Agents speak on their phones with their clients while bidding on at the auction of Leonardo da Vinci's Salvator Mundi during the Post-War and Contemporary Art evening sale at Christie's on November 15, 2017 in New York City. Photo by Eduardo Munoz Alvarez/Getty Images.
Agents speak to clients while bidding on Leonardo da Vinci's Salvator Mundi during the post-war and contemporary art evening sale at Christie's in November, 2017, in New York. Photo by Eduardo Munoz Alvarez/Getty Images.

Christie’s sales were up considerably in 2017, thanks in large part to Salvator Mundi, Asian buyers, and concentration at the top end of the market. But while total revenue hit $6.6 billion, a 21 percent increase compared to 2016, private sales dropped significantly, according to a report released this morning.

Overall, auction sales totaled $5.9 billion, a 33 percent increase over 2016, while private sales declined to $611.8 million, or 35 percent.

Accounting for an outsize proportion of the global total was the November sale of Leonardo da Vinci’s Salvator Mundi (circa 1500), which, after a marketing blitz and worldwide tour, smashed all previous auction records to sell for $450.3 million with premium. We estimate that the sale can be credited with 37.5% of Christie’s revenue increase from 2016.
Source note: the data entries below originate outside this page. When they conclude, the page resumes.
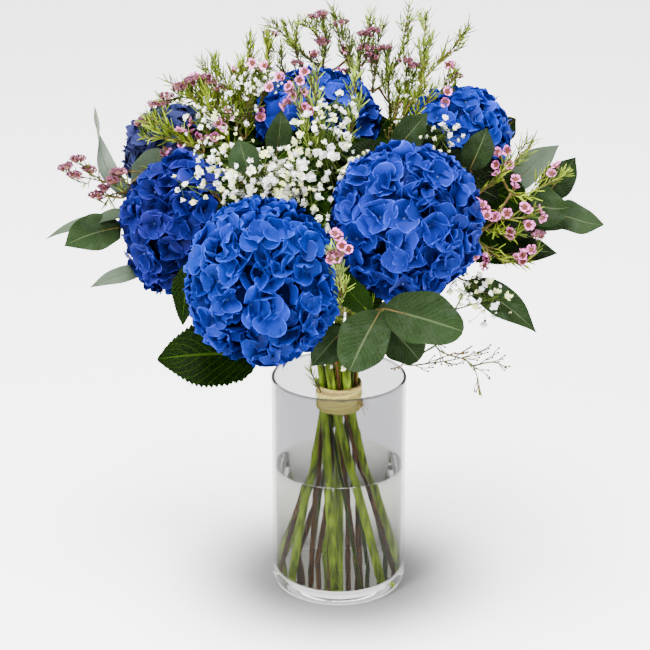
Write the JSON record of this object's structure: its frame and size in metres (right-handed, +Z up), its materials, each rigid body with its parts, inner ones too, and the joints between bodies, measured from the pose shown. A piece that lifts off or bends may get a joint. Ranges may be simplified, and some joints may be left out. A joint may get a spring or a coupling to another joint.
{
  "type": "hydrangea bouquet in a glass vase",
  "caption": "Bouquet of blue hydrangeas with eucalyptus, waxflower and gypsophila, tied with raffia and standing in water in a straight clear glass vase.",
  "frame": {"origin": "centre of the vase's flat base, on the surface that it stands on", "axes": "+Z up; the front of the bouquet, with its two largest heads, faces -Y; +X is to the right seen from the front"},
  "size_m": [0.487, 0.3193, 0.517],
  "materials": {
    "glass": "clear polished soda glass, thick base",
    "water": null,
    "raffia": "dry straw-coloured plant fibre, matt",
    "hydrangea_petal": "soft matt petal, blue with paler edges",
    "hydrangea_green": "fresh green stem and leaf, slightly waxy",
    "eucalyptus_leaf": "grey-green leaf with a dull bloom, woody stem",
    "waxflower": "dusty pink waxy petals on olive needled twigs",
    "gypsophila": "creamy white matt florets on thin green twigs"
  },
  "bodies": {
    "root": {"vase": "glass", "water": "water", "raffia_tie": "raffia", "hydrangea_head_front_left": "hydrangea_petal", "hydrangea_head_front_right": "hydrangea_petal", "hydrangea_head_left": "hydrangea_petal", "hydrangea_head_back_left": "hydrangea_petal", "hydrangea_head_top": "hydrangea_petal", "hydrangea_head_right": "hydrangea_petal", "hydrangea_head_back": "hydrangea_petal", "hydrangea_stem_front_left": "hydrangea_green", "hydrangea_stem_front_right": "hydrangea_green", "hydrangea_stem_left": "hydrangea_green", "hydrangea_stem_back_left": "hydrangea_green", "hydrangea_stem_top": "hydrangea_green", "hydrangea_stem_right": "hydrangea_green", "hydrangea_stem_back": "hydrangea_green", "eucalyptus_left": "eucalyptus_leaf", "eucalyptus_front": "eucalyptus_leaf", "eucalyptus_right": "eucalyptus_leaf", "eucalyptus_top": "eucalyptus_leaf", "eucalyptus_back": "eucalyptus_leaf", "waxflower_left": "waxflower", "waxflower_top": "waxflower", "waxflower_right": "waxflower", "waxflower_front": "waxflower", "gypsophila_left": "gypsophila", "gypsophila_middle": "gypsophila", "gypsophila_top": "gypsophila", "gypsophila_right": "gypsophila"}
  },
  "joints": []
}
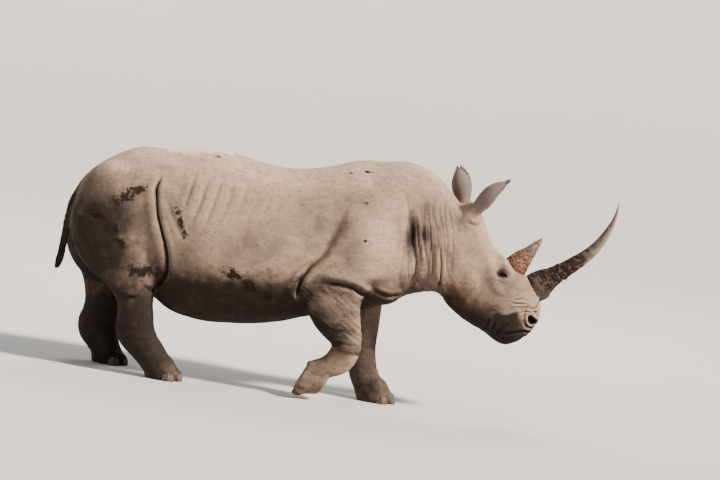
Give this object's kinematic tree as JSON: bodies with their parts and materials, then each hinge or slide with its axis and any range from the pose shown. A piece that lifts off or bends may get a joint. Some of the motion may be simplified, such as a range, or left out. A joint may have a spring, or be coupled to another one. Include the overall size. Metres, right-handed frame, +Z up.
{
  "type": "white rhinoceros model",
  "caption": "Life-size still model of a walking white rhinoceros cow with a long curved front horn, one fore foot lifted.",
  "frame": {"origin": "middle of the whole model's footprint, on the floor under the feet", "axes": "+X forward, the way the animal walks; +Y to its left side; +Z up"},
  "size_m": [3.8066, 0.9362, 1.7017],
  "materials": {
    "hide": "dry, finely cracked grey-brown hide with dust and dried mud",
    "horn": "fibrous keratin, muddy and rough at the base, worn smooth at the tip",
    "nail": "dull worn toenail",
    "eye": "wet, dark brown",
    "hair": "coarse dark tail hair"
  },
  "bodies": {
    "root": {"head": "hide", "neck": "hide", "trunk": "hide", "thigh_right": "hide", "thigh_left": "hide", "shank_right": "hide", "shank_left": "hide", "foot_hind_right": "hide", "foot_hind_left": "hide", "arm_right": "hide", "arm_left": "hide", "cannon_right": "hide", "cannon_left": "hide", "foot_fore_right": "hide", "foot_fore_left": "hide", "ear_right": "hide", "ear_left": "hide", "tail": "hide", "horn_front": "horn", "horn_rear": "horn", "eye_right": "eye", "eye_left": "eye", "tail_tuft": "hair", "nail_hind_right_inner": "nail", "nail_hind_right_middle": "nail", "nail_hind_right_outer": "nail", "nail_hind_left_inner": "nail", "nail_hind_left_middle": "nail", "nail_hind_left_outer": "nail", "nail_fore_right_inner": "nail", "nail_fore_right_middle": "nail", "nail_fore_right_outer": "nail", "nail_fore_left_inner": "nail", "nail_fore_left_middle": "nail", "nail_fore_left_outer": "nail"}
  },
  "joints": []
}
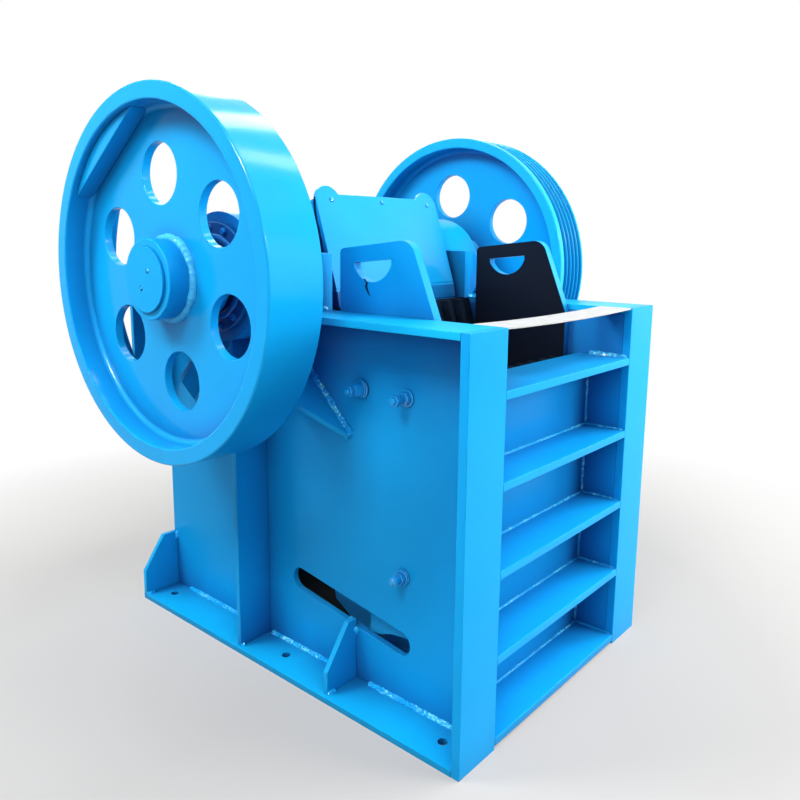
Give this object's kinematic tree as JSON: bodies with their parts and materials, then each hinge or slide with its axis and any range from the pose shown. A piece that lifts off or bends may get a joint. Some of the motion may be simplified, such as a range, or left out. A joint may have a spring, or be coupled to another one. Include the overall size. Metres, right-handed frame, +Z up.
{
  "type": "jaw crusher",
  "caption": "Single-toggle jaw crusher with a welded plate frame, ribbed front wall, swing jaw, flywheel and grooved belt pulley.",
  "frame": {"origin": "centre of the bounding box's bottom, on the floor under the frame", "axes": "+X towards the ribbed front end, -Y towards the plain flywheel, +Y towards the grooved pulley, +Z up"},
  "size_m": [1.342, 1.438, 1.6013],
  "materials": {
    "blue_paint": "satin",
    "cheek_paint": "satin",
    "jaw_steel": "matte",
    "white_band": "matte"
  },
  "bodies": {
    "frame": {"fixed_jaw_plate": "jaw_steel", "flywheel_side_bearing_cover": "blue_paint", "flywheel_side_bearing_housing": "blue_paint", "flywheel_side_braces": "blue_paint", "flywheel_side_cheek_plate": "cheek_paint", "flywheel_side_foot_flange": "blue_paint", "flywheel_side_gussets": "blue_paint", "flywheel_side_plate": "blue_paint", "flywheel_side_post": "blue_paint", "flywheel_side_stiffener": "blue_paint", "flywheel_side_top_flange": "blue_paint", "front_shelves": "blue_paint", "front_wall": "blue_paint", "mouth_strip": "white_band", "pulley_side_bearing_cover": "blue_paint", "pulley_side_bearing_housing": "blue_paint", "pulley_side_braces": "blue_paint", "pulley_side_cheek_plate": "cheek_paint", "pulley_side_foot_flange": "blue_paint", "pulley_side_gussets": "blue_paint", "pulley_side_plate": "blue_paint", "pulley_side_post": "blue_paint", "pulley_side_stiffener": "blue_paint", "pulley_side_top_flange": "blue_paint", "rear_wall": "blue_paint", "rear_wall_ribs": "blue_paint", "tension_rod": "blue_paint", "tension_spring": "blue_paint", "toggle_block": "blue_paint", "toggle_plate": "blue_paint"},
    "rotor": {"eccentric_shaft": "blue_paint", "flywheel_rim": "blue_paint", "flywheel_web": "blue_paint", "flywheel_boss": "blue_paint", "pulley_rim": "blue_paint", "pulley_web": "blue_paint", "pulley_boss": "blue_paint", "flywheel_counterweight": "blue_paint", "pulley_counterweight": "blue_paint", "shaft_end_discs": "blue_paint"},
    "jaw": {"swing_jaw": "blue_paint", "moving_jaw_plate": "jaw_steel", "jaw_wedge": "blue_paint", "jaw_cover": "blue_paint"}
  },
  "joints": [
    {"name": "shaft_spin", "type": "hinge", "parent": "frame", "child": "rotor", "pos_m": [-0.1574, 0, 1.1233], "axis": [0, 1, 0], "continuous": true},
    {"name": "jaw_swing", "type": "hinge", "parent": "rotor", "child": "jaw", "pos_m": [-0.15171, 0, 1.11508], "axis": [0, 1, 0], "continuous": true}
  ],
  "couplings": [
    {"joint": "jaw_swing", "follows": "shaft_spin", "ratio": -1}
  ]
}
Christie’s noted that it sold seven of the ten highest-priced lots this past year, including what is now the second-highest selling Vincent Van Gogh work, Laboureur dans un champ (1889), which sold in November for $81 million from the collection of Sid and Nancy Bass. (That came within a fraction of the record $82.5 million paid in 1990 for the artist’s portrait of Dr. Gachet.)

I think the overall picture is that the market is quite robust. Especially at the higher levels you’ll see that the sale results were led by the super masterpieces,” says Marc Porter, Christie’s chairman for the Americas. 

Asked about the dip in private sales, Porter cited a change in Christie’s compensation structure that cut commissions for specialists conducting private sales. The policy, which has since been reversed, “had a rather significant impact on the number of private sales that we did,” he says.

“We re-instituted that in the second quarter of 2017 and have instantly seen the number come back up,” Porter says. Another important factor in the year-to-year drop is the comparison to the £180 million private sale of two Rembrandt portraits in late 2016, a joint acquisition by the Louvre and the Rijksmuseum.

Christie’s continues to push forward in the digital realm, noting that online sales reached $72.4 million, an 8 percent increase. For lower-priced works, online engagement is “enormous,” Porter says. “Though the online realm by percentage of value is relatively modest, we’re nonetheless investing heavily in it.” Christie’s says online sales remain the top entry point for new buyers, with the top categories online for new buyers being luxury goods and decorative arts.

Asia continues to be a vital region for business growth, with Chinese collectors accounting for a full one-third of the Impressionist and modern buying contingent. As part of its ten-year plan in Asia, particularly in China, the house has established freestanding galleries in Beijing and Shanghai. Christie’s also launched its Rockefeller collection tour at the Hong Kong Convention Center in December.

“It’s the first time that we have ever launched a major American or European collection in Asia,” Porter says.

Rival auction house Sotheby’s, which is publicly held, released a report at the end of 2017 noting an annual sales total of $4.7 billion, representing a 13.1 percent increase over our 2016 results. Among its top lots was a record-setting painting by Jean-Michel Basquiat, Untitled (1982), which sold for $110 million, far exceeding its $60 million estimate.

Sotheby’s is scheduled to report its fourth-quarter and 2017 earnings later this month or in early March.